Start Provided material

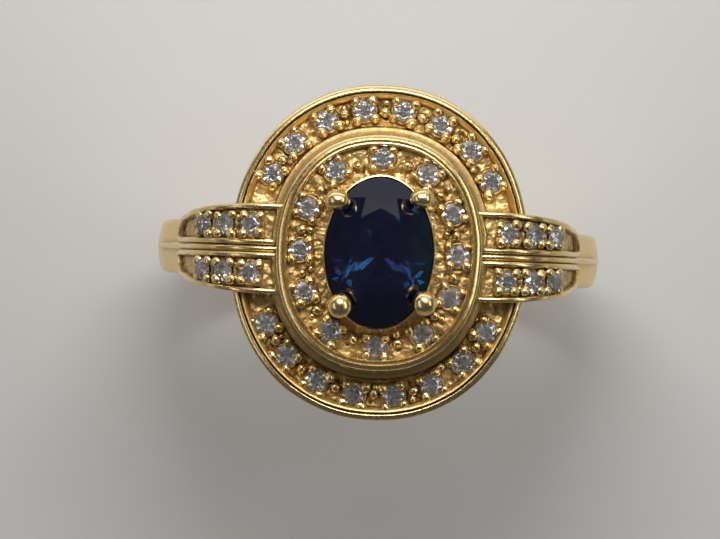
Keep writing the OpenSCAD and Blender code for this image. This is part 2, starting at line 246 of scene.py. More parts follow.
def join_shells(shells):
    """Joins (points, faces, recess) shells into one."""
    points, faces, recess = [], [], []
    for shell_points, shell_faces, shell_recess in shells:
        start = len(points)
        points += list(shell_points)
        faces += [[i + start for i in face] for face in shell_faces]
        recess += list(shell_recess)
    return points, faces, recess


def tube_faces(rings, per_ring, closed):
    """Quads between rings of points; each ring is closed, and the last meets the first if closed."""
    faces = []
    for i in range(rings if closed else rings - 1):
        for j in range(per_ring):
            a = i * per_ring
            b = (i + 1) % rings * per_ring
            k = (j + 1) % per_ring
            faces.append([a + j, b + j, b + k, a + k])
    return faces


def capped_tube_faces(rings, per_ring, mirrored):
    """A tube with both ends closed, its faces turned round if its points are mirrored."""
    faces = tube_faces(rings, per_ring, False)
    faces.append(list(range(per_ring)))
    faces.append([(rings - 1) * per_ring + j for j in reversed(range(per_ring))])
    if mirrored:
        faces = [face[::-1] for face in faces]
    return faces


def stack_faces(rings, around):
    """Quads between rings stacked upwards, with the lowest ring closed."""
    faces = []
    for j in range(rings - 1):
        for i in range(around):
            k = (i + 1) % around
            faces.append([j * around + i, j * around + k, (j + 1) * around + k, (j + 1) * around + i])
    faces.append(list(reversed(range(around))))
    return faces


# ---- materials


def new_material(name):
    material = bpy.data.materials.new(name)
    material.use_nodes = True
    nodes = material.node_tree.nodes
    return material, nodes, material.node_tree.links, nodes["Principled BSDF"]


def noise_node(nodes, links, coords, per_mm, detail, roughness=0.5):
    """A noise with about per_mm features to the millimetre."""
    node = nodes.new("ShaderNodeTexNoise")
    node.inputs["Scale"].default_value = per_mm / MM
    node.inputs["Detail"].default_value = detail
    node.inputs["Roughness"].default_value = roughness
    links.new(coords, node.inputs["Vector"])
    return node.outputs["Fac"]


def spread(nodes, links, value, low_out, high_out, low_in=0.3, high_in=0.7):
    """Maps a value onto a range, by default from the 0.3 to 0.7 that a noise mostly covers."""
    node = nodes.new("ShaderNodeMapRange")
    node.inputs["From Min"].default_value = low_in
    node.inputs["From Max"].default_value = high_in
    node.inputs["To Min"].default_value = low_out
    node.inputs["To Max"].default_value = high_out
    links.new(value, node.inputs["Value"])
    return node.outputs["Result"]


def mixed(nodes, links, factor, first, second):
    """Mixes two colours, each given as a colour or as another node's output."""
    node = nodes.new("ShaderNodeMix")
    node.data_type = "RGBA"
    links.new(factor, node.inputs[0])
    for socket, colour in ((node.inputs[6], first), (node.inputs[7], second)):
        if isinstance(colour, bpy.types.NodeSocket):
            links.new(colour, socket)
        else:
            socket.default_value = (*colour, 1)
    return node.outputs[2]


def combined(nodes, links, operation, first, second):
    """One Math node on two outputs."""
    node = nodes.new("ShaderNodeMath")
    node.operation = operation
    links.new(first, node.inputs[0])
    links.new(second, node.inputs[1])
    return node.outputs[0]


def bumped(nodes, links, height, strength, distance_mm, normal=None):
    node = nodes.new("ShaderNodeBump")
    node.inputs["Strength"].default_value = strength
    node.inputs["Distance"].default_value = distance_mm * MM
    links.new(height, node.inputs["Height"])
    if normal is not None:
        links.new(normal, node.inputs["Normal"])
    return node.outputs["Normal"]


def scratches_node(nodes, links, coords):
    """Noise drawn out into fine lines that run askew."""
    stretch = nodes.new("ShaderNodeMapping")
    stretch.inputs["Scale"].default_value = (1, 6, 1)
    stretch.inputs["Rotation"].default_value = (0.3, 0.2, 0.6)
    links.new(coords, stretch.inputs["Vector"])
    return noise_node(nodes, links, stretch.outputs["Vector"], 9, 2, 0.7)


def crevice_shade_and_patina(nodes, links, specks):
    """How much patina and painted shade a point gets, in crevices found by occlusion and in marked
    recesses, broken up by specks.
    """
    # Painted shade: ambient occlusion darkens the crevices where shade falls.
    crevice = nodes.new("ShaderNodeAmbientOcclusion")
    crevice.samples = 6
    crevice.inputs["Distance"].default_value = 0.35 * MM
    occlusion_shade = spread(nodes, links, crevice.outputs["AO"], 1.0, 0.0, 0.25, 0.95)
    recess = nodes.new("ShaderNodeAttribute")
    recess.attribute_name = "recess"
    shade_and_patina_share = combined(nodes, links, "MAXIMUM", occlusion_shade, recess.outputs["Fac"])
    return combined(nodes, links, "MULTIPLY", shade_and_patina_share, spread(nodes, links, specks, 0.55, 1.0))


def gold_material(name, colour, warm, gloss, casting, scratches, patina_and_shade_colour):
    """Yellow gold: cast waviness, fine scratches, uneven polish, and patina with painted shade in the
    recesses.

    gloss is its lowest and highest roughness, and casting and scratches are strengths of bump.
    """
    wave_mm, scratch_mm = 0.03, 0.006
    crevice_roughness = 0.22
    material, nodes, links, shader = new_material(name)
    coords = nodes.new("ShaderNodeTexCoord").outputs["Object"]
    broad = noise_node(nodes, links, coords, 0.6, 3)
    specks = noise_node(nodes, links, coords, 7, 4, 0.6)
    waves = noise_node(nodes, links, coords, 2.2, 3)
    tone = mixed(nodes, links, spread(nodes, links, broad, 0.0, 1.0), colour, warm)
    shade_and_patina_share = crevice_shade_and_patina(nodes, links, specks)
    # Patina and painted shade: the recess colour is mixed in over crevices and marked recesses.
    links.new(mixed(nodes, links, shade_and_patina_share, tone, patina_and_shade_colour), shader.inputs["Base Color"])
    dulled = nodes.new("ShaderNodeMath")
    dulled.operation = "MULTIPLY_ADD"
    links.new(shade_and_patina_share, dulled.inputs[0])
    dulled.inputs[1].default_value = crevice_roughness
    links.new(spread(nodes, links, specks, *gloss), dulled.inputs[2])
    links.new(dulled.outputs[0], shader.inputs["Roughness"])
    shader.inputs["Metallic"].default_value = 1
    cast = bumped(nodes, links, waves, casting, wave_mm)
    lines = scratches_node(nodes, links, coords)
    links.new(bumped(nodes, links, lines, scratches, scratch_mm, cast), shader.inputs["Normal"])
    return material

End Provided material

Exercise description
Output all of the material exactly as written.

Exercise response
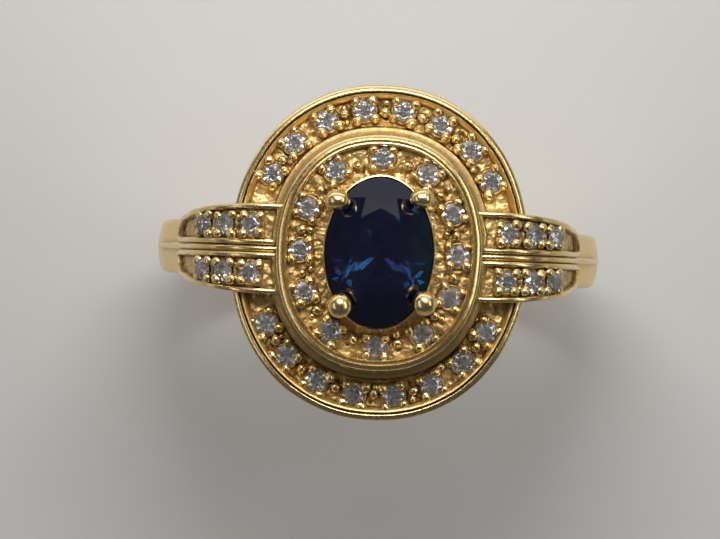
Keep writing the OpenSCAD and Blender code for this image. This is part 2, starting at line 246 of scene.py. More parts follow.
def join_shells(shells):
    """Joins (points, faces, recess) shells into one."""
    points, faces, recess = [], [], []
    for shell_points, shell_faces, shell_recess in shells:
        start = len(points)
        points += list(shell_points)
        faces += [[i + start for i in face] for face in shell_faces]
        recess += list(shell_recess)
    return points, faces, recess


def tube_faces(rings, per_ring, closed):
    """Quads between rings of points; each ring is closed, and the last meets the first if closed."""
    faces = []
    for i in range(rings if closed else rings - 1):
        for j in range(per_ring):
            a = i * per_ring
            b = (i + 1) % rings * per_ring
            k = (j + 1) % per_ring
            faces.append([a + j, b + j, b + k, a + k])
    return faces


def capped_tube_faces(rings, per_ring, mirrored):
    """A tube with both ends closed, its faces turned round if its points are mirrored."""
    faces = tube_faces(rings, per_ring, False)
    faces.append(list(range(per_ring)))
    faces.append([(rings - 1) * per_ring + j for j in reversed(range(per_ring))])
    if mirrored:
        faces = [face[::-1] for face in faces]
    return faces


def stack_faces(rings, around):
    """Quads between rings stacked upwards, with the lowest ring closed."""
    faces = []
    for j in range(rings - 1):
        for i in range(around):
            k = (i + 1) % around
            faces.append([j * around + i, j * around + k, (j + 1) * around + k, (j + 1) * around + i])
    faces.append(list(reversed(range(around))))
    return faces


# ---- materials


def new_material(name):
    material = bpy.data.materials.new(name)
    material.use_nodes = True
    nodes = material.node_tree.nodes
    return material, nodes, material.node_tree.links, nodes["Principled BSDF"]


def noise_node(nodes, links, coords, per_mm, detail, roughness=0.5):
    """A noise with about per_mm features to the millimetre."""
    node = nodes.new("ShaderNodeTexNoise")
    node.inputs["Scale"].default_value = per_mm / MM
    node.inputs["Detail"].default_value = detail
    node.inputs["Roughness"].default_value = roughness
    links.new(coords, node.inputs["Vector"])
    return node.outputs["Fac"]


def spread(nodes, links, value, low_out, high_out, low_in=0.3, high_in=0.7):
    """Maps a value onto a range, by default from the 0.3 to 0.7 that a noise mostly covers."""
    node = nodes.new("ShaderNodeMapRange")
    node.inputs["From Min"].default_value = low_in
    node.inputs["From Max"].default_value = high_in
    node.inputs["To Min"].default_value = low_out
    node.inputs["To Max"].default_value = high_out
    links.new(value, node.inputs["Value"])
    return node.outputs["Result"]


def mixed(nodes, links, factor, first, second):
    """Mixes two colours, each given as a colour or as another node's output."""
    node = nodes.new("ShaderNodeMix")
    node.data_type = "RGBA"
    links.new(factor, node.inputs[0])
    for socket, colour in ((node.inputs[6], first), (node.inputs[7], second)):
        if isinstance(colour, bpy.types.NodeSocket):
            links.new(colour, socket)
        else:
            socket.default_value = (*colour, 1)
    return node.outputs[2]


def combined(nodes, links, operation, first, second):
    """One Math node on two outputs."""
    node = nodes.new("ShaderNodeMath")
    node.operation = operation
    links.new(first, node.inputs[0])
    links.new(second, node.inputs[1])
    return node.outputs[0]


def bumped(nodes, links, height, strength, distance_mm, normal=None):
    node = nodes.new("ShaderNodeBump")
    node.inputs["Strength"].default_value = strength
    node.inputs["Distance"].default_value = distance_mm * MM
    links.new(height, node.inputs["Height"])
    if normal is not None:
        links.new(normal, node.inputs["Normal"])
    return node.outputs["Normal"]


def scratches_node(nodes, links, coords):
    """Noise drawn out into fine lines that run askew."""
    stretch = nodes.new("ShaderNodeMapping")
    stretch.inputs["Scale"].default_value = (1, 6, 1)
    stretch.inputs["Rotation"].default_value = (0.3, 0.2, 0.6)
    links.new(coords, stretch.inputs["Vector"])
    return noise_node(nodes, links, stretch.outputs["Vector"], 9, 2, 0.7)


def crevice_shade_and_patina(nodes, links, specks):
    """How much patina and painted shade a point gets, in crevices found by occlusion and in marked
    recesses, broken up by specks.
    """
    # Painted shade: ambient occlusion darkens the crevices where shade falls.
    crevice = nodes.new("ShaderNodeAmbientOcclusion")
    crevice.samples = 6
    crevice.inputs["Distance"].default_value = 0.35 * MM
    occlusion_shade = spread(nodes, links, crevice.outputs["AO"], 1.0, 0.0, 0.25, 0.95)
    recess = nodes.new("ShaderNodeAttribute")
    recess.attribute_name = "recess"
    shade_and_patina_share = combined(nodes, links, "MAXIMUM", occlusion_shade, recess.outputs["Fac"])
    return combined(nodes, links, "MULTIPLY", shade_and_patina_share, spread(nodes, links, specks, 0.55, 1.0))


def gold_material(name, colour, warm, gloss, casting, scratches, patina_and_shade_colour):
    """Yellow gold: cast waviness, fine scratches, uneven polish, and patina with painted shade in the
    recesses.

    gloss is its lowest and highest roughness, and casting and scratches are strengths of bump.
    """
    wave_mm, scratch_mm = 0.03, 0.006
    crevice_roughness = 0.22
    material, nodes, links, shader = new_material(name)
    coords = nodes.new("ShaderNodeTexCoord").outputs["Object"]
    broad = noise_node(nodes, links, coords, 0.6, 3)
    specks = noise_node(nodes, links, coords, 7, 4, 0.6)
    waves = noise_node(nodes, links, coords, 2.2, 3)
    tone = mixed(nodes, links, spread(nodes, links, broad, 0.0, 1.0), colour, warm)
    shade_and_patina_share = crevice_shade_and_patina(nodes, links, specks)
    # Patina and painted shade: the recess colour is mixed in over crevices and marked recesses.
    links.new(mixed(nodes, links, shade_and_patina_share, tone, patina_and_shade_colour), shader.inputs["Base Color"])
    dulled = nodes.new("ShaderNodeMath")
    dulled.operation = "MULTIPLY_ADD"
    links.new(shade_and_patina_share, dulled.inputs[0])
    dulled.inputs[1].default_value = crevice_roughness
    links.new(spread(nodes, links, specks, *gloss), dulled.inputs[2])
    links.new(dulled.outputs[0], shader.inputs["Roughness"])
    shader.inputs["Metallic"].default_value = 1
    cast = bumped(nodes, links, waves, casting, wave_mm)
    lines = scratches_node(nodes, links, coords)
    links.new(bumped(nodes, links, lines, scratches, scratch_mm, cast), shader.inputs["Normal"])
    return material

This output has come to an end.